Pihaknya meminta kepala sekolah memastikan protokol kesehatan diterapkan selama BIAS berlangsung. Termasuk supervisi dilakukan oleh pengawas sekolah. “Targetnya, kegiatan ini dapat melindungi anak-anak kita dari berbagai penyakit berbahaya,” tandasnya.

 

Terkait dengan perkembangan vaksin COVID-19, Presiden Joko Widodo telah mengeluarkan pernyataan dan terus menerus menekankan bahwa dalam hal penyediaan vaksin COVID-19, harus dipastikan keamanannya dan efektivitasnya. Keberadaan vaksin yang aman dan efektif sangat penting dan diharapkan oleh Latief Siregar, seorang penyintas COVID-19 yang dirundung ketakutan ketika divonis positif dan harus menjalani perawatan intensif.

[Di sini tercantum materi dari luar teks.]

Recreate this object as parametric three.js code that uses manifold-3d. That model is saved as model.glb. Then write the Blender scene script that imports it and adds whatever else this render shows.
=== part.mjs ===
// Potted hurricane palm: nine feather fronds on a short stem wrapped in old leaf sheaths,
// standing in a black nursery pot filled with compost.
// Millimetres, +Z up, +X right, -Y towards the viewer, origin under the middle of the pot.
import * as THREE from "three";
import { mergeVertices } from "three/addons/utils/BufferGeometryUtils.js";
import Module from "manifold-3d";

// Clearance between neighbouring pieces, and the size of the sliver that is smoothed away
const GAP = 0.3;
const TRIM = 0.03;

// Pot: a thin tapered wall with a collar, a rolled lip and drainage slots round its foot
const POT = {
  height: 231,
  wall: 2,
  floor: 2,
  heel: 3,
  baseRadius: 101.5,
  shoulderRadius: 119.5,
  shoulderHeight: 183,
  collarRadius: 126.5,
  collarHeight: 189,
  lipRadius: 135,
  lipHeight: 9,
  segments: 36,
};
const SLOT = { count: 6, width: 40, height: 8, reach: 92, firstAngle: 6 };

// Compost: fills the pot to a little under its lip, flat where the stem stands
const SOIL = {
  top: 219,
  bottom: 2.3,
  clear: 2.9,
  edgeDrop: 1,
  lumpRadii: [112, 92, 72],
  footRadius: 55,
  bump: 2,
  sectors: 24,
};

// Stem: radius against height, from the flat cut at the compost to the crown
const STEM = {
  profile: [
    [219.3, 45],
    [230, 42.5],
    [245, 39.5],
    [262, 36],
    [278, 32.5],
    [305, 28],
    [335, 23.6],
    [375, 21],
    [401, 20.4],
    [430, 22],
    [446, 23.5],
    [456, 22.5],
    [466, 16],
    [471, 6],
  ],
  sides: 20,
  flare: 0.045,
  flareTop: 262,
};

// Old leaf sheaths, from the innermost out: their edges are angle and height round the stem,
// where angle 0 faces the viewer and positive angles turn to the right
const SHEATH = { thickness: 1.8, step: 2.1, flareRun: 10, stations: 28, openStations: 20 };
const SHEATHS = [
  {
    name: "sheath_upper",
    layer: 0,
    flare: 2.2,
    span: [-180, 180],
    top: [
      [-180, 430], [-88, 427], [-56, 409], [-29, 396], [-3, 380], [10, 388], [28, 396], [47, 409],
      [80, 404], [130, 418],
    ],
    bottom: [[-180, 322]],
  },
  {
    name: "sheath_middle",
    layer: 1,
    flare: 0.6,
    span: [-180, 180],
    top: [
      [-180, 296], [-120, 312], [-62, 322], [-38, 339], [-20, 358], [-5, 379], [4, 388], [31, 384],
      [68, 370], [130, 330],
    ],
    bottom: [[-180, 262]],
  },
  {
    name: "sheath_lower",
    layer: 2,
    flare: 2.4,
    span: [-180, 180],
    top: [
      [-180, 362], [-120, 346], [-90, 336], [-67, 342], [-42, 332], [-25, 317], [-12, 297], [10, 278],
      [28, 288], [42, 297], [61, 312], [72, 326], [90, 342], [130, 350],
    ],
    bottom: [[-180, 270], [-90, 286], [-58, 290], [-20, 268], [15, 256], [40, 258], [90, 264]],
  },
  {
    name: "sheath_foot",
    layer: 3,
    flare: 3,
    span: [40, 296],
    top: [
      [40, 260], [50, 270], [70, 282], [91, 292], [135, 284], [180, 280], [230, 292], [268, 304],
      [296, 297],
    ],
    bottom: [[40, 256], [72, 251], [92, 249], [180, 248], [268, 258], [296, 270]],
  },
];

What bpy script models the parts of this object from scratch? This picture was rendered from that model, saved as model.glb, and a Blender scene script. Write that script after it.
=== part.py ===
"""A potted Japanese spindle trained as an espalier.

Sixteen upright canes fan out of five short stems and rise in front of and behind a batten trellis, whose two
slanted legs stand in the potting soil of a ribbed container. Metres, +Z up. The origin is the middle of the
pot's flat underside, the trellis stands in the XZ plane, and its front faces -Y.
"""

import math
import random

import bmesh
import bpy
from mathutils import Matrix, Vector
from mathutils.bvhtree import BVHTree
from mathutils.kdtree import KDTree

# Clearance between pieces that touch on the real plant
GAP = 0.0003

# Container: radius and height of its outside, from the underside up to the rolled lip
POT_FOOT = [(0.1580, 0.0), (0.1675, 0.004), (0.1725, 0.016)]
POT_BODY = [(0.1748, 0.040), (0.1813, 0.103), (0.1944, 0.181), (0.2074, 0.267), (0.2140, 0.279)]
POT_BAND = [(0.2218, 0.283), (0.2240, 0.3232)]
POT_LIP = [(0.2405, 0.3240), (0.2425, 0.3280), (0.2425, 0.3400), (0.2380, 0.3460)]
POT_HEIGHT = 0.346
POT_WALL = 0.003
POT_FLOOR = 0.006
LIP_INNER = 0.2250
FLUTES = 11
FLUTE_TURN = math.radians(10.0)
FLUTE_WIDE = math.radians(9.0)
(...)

Menurutnya,  kehadiran vaksin menjadi hal yang vital karena belum ada obat untuk COVID-19.

 

Terkait efektivitas vaksin ditegaskan pula oleh Prof. Dr. dr. Cissy Rachiana Sudjana, Guru Besar Fakultas Kedokteran Universitas Padjadjaran. Menurutnya, vaksin adalah cara paling efektif untuk menurunkan kesakitan, kematian dan juga kecacatan. Meskipun tingkat efektivitas vaksin berbeda satu dengan lainnya, namun satu hal yang pasti adalah, vaksin yang telah beredar pasti telah mendapatkan izin dari badan yang berwenang dan memenuhi syarat keamanan dan efektivitas.

 

Hal senada juga diungkapkan vaksinolog sekaligus spesialis penyakit dalam, dokter Dirga Sakti Rambe. “Setiap vaksin punya efektivitas yang berbeda-beda. Namun, vaksin tidak akan mendapat izin penggunaan atau peredaran jika efektivitasnya tidak memenuhi syarat dan standar WHO,” ujarnya. “Untuk vaksin COVID-19, WHO menetapkan minimal efektivitasnya 50%. Harapannya pasti nanti vaksin yang ada efektivitasnya bisa lebih tinggi dari angka yang ditetapkan WHO.”

 

Proses pembuatan setiap vaksin harus melewati proses penelitian hingga uji klinis yang panjang. Namun karena kemajuan sains dan teknologi, prosesnya bisa jauh lebih cepat.

 

Untuk menegaskan keamanan, prosesnya pembuatannya juga diawasi oleh berbagai lembaga kompeten. Sebagai contoh, uji klinik vaksin COVID-19 di Bandung dengan standar sama seperti di negara lain, juga diawasi oleh badan pengawas, yaitu Badan POM, Data Safety Monitor Board (DSMB), dan Komite Etik FK Unpad. Betul-betul berlapis.